A well–written specification indicates such characteristics as load-bearing
capacity and life expectancy.
Many specifications recognize that perfect materials do not
exist. Major construction codes may do the same thing. They make allowance for
the presence of defects or corrosion loss by establishing limits on defect type,
size, location, and distribution. Imperfections such as surface laps, tears and
casting and forging defects are recognized in ASME and AFS materials
specifications as acceptable within certain limits. However, in the real world it has been found that specifications or standards
have commonly not been put in place prior to putting a product in service.
Having such specifications would provide a valuable reference guide should a
product fail in service, helping the analyst determine whether the failure was
reasonably to be expected.
For example, recently a widely used type of aluminum
scaffolding collapsed in service. The owner wanted to know if he had a cause of
action against the manufacturer. The product had been in service for over five
years, three of which had been under a prior owner. A full failure analysis
found no defect in the product and found it fully within the specifications.

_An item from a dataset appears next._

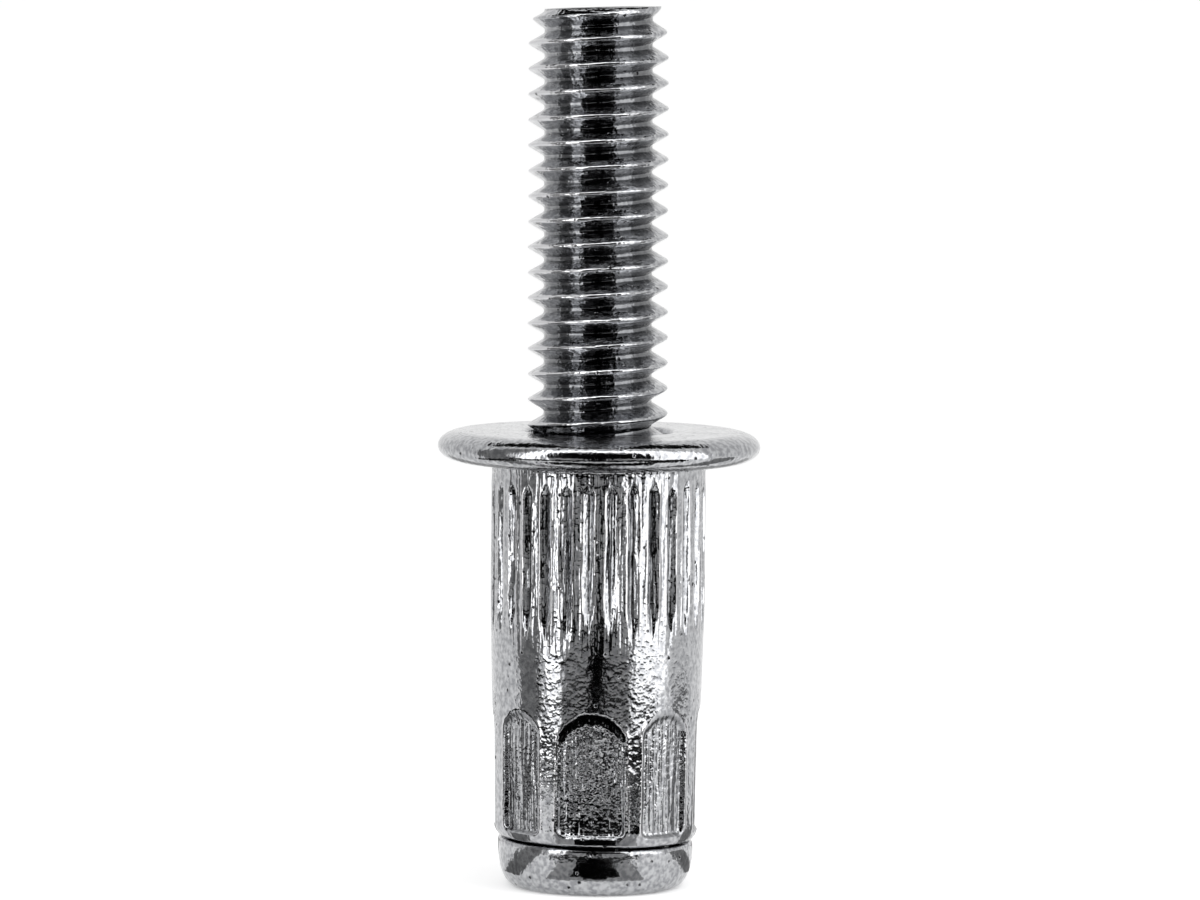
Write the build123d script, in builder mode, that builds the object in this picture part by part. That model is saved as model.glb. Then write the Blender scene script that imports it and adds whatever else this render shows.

Apparently the product simply wore out and finally failed. It may have suffered
overload under the prior ownership, but that was unknowable. The manufacturer
was protected by the load-limit specifications and by the finding of no
manufacturing or material defects.
In another example, a small area of discoloration in the
paint of an expensive new car may be considered unacceptable because of the
desired high quality of appearance. By contrast, pinholes of various sizes
through epoxy coatings on gas lines may not be considered unacceptable, because
corrosion of the pipeline in service will be prevented by cathodic protection.
Corrosion resistance is the issue of greatest importance for the pipeline, not
appearance, thus the criteria for failure are quite different, even though
coating quality is an important issue in both cases.
The service life expectancy must always be tailored to the product application. For example, most coating specifications are designed for products to be used for above- ground corrosion protection. Few of these specifications are particularly relevant to underground coating applications where cathodic protection may be in place.